A Multicast-Capable AXI Crossbar for Many-core Machine Learning Accelerators
Luca Colagrande, Luca Benini
TL;DR
This work tackles memory and interconnect bottlenecks in massively parallel ML accelerators by introducing a multicast-capable AXI crossbar. The authors implement a mask-based multi-address encoding that extends AXI with backward-compatible multicast support, integrate it into the open-source Occamy accelerator, and validate both area/timing and performance. Results show modest area overhead (roughly 9–12%) and small frequency impact, with substantial performance gains on key kernels: microbenchmarks reach up to ~16× speedups, and matrix multiplication benefits reach about ~3.4× in GFLOPS (≈29% kernel improvement in the reference system).
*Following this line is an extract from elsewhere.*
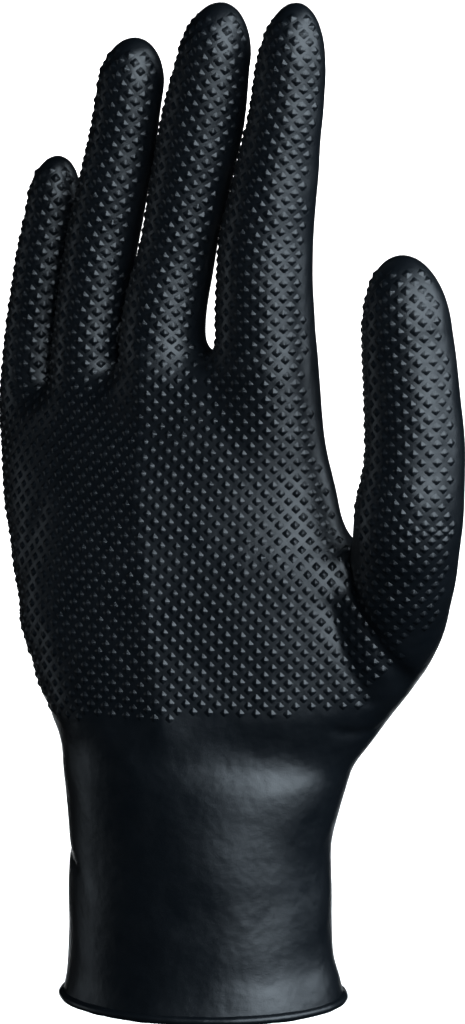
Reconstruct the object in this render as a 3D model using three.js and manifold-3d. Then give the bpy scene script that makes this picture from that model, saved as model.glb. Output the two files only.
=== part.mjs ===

Overall, the solution demonstrates practical, low-overhead multicast as a viable path to improving on-chip bandwidth utilization in many-core accelerators, and is released as open-source for adoption with standard IPs.
Abstract
To keep up with the growing computational requirements of machine learning workloads, many-core accelerators integrate an ever-increasing number of processing elements, putting the efficiency of memory and interconnect subsystems to the test. In this work, we present the design of a multicast-capable AXI crossbar, with the goal of enhancing data movement efficiency in massively parallel machine learning accelerators. We propose a lightweight, yet flexible, multicast implementation, with a modest area and timing overhead (12% and 6% respectively) even on the largest physically-implementable 16-to-16 AXI crossbar. To demonstrate the flexibility and end-to-end benefits of our design, we integrate our extension into an open-source 288-core accelerator. We report tangible performance improvements on a key computational kernel for machine learning workloads, matrix multiplication, measuring a 29% speedup on our reference system.